Camping, Yurts, Teepees and Cabins

There are 44 campsites available for reservation at Castle Rock and Sam Stowe Campgrounds. Camping fees range from $15 per site per night for primitive camping to $150 per site per night for group camping. Individual campsites are available for reservation on a four-month rolling basis. Group sites are available for reservation on an 11-month rolling basis. You can book a maximum of 13 days beyond the last date of the reservation window. Advance camping reservations are recommended. 

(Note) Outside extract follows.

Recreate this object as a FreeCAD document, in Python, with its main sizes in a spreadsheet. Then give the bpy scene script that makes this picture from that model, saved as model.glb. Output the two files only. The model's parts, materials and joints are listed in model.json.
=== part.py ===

  • Castle Rock Campground is primarily primitive camping, but has drinking water and other amenities
  • Sam Stowe Campground is RV-friendly and has picnic tables, showers and other amenities. This campground has seven full hook-up sites with water, power and sewer. There is also a large overnight group site that allows for up to 100 people. 
  • There is one yurt available for ovenight stays that can accommodate up to six people. 
  • There are two cabins available for overnight stays that can accommodate up to six people. 
  • Two teepees are available to reserve for overnight stays. Each can accommodate up to eight people. 

Hotels and Nearby Places to Stay

The closest city to Fremont Indian State Park is Richfield, which is approximately 25 miles northeast, though nearby Monroe has limited services like gas stations, restaurants and vacation lodging such as Monroe Inn. Richfield is known as the hub of Central Utah and has plently of hotels, restaurants and a historic main street with many interesting shops.


Average temperatures in the summer months can soar to 90 degress F during the day and drop to 12 degress F at night during the winter months. The average temperature in July is 74 degress F while the average temperature in Decmeber is 30 degrees F.